Historic house in Michigan, United States

The Frank Murphy Birthplace, located at 142 S. Huron St. in Harbor Beach, Michigan, is the birthplace of U.S. Supreme Court justice and Michigan governor Frank Murphy. The house was added to the National Register of Historic Places on September 22, 1971. The City of Harbor Beach operates the Frank Murphy Memorial Museum in the home.

==History==
The Frank Murphy Birthplace house was built in the 1870s. The house was later owned by John F. Murphy, Frank's father, who used one wing of it as a law office. Frank Murphy was born in the home on April 13, 1890. The family later moved into a larger house next door, which is also part of the Frank Murphy Memorial Museum.

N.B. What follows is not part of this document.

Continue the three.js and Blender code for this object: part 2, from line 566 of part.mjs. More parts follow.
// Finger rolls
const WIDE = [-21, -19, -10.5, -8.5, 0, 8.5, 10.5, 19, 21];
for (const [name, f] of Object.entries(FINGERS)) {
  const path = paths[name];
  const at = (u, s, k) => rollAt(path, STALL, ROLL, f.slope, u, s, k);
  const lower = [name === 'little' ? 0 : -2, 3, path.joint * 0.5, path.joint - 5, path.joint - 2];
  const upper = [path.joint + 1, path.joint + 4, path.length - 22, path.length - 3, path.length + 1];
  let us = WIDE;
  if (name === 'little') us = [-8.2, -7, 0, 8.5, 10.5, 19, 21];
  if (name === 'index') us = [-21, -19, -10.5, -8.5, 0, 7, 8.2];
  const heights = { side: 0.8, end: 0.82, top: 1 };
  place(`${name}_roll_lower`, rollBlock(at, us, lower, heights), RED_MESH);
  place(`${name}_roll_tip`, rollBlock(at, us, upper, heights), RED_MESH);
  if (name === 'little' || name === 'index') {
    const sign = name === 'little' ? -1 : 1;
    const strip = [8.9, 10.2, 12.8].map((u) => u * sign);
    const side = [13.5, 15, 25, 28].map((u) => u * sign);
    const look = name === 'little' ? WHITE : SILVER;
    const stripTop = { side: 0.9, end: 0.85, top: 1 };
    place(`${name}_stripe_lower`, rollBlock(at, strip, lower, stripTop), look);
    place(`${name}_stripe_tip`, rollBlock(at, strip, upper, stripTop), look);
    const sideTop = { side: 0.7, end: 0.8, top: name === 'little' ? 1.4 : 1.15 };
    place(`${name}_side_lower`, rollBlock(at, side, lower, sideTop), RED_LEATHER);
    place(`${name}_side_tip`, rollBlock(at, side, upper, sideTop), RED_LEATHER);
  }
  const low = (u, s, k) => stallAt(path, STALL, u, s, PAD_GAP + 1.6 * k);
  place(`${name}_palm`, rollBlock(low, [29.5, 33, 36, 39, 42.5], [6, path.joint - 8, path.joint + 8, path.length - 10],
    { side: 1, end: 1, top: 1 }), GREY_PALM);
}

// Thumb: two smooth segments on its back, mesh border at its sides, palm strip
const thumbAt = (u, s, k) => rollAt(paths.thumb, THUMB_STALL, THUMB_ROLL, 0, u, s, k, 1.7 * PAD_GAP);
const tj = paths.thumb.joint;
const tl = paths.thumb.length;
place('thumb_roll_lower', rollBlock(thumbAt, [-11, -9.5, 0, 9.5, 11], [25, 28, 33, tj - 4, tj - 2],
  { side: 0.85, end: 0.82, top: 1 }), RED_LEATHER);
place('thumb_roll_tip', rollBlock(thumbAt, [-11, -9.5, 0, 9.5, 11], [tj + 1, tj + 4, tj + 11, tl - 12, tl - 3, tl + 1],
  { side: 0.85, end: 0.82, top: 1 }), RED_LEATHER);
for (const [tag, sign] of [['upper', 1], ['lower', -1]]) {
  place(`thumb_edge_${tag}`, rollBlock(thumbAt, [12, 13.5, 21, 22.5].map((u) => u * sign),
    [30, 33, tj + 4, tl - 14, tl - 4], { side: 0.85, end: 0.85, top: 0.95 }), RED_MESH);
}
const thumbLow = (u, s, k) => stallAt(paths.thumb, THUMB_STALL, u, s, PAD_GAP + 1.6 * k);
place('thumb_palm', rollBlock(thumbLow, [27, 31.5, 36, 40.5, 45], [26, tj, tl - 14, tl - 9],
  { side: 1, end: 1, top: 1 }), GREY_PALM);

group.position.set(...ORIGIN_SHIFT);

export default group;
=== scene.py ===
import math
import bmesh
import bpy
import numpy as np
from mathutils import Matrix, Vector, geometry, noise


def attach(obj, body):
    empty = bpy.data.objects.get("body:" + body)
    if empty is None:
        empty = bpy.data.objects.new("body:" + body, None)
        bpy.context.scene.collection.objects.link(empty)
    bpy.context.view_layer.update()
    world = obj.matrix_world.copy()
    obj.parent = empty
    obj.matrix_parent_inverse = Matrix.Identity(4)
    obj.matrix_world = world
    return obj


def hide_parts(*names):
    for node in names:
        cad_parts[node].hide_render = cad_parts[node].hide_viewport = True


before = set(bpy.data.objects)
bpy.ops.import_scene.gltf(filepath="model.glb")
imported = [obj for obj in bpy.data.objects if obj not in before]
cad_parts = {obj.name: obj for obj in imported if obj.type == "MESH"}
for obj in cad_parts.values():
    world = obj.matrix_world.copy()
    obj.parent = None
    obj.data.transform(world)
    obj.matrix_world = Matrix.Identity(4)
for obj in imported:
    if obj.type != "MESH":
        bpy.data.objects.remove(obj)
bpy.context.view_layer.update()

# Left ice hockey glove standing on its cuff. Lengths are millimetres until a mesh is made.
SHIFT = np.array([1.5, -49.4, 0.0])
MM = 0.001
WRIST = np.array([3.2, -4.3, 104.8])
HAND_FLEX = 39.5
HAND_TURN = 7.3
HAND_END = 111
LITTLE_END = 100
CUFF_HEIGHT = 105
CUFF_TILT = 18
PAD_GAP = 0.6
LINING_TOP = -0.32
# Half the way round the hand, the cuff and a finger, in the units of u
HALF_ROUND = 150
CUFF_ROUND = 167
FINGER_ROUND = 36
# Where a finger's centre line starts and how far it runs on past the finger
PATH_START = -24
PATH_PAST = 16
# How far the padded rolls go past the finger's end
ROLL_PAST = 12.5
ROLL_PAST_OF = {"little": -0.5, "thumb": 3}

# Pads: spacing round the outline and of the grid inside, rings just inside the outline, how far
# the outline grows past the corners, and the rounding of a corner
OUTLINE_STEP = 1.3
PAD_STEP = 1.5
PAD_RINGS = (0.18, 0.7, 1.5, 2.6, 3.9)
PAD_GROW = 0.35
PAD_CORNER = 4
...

The Murphy family owned both houses until 1994, when the state of Michigan and the city of Harbor Beach put up money to purchase the property. The city obtained full ownership, and opened up the house as a museum. The museum is open for tours from Memorial Day to Labor Day.

==Description==
The house is a 1 ½-story frame building with clapboard siding and a gable roof. The upper windows are double-hung, six-over-six units. A small, single-story wing is attached to the side, which was used as a law office by John F. Murphy, Frank's father. The interior has a simple four-room layout, and contains a number of furnishings originally owned by the Murphy family.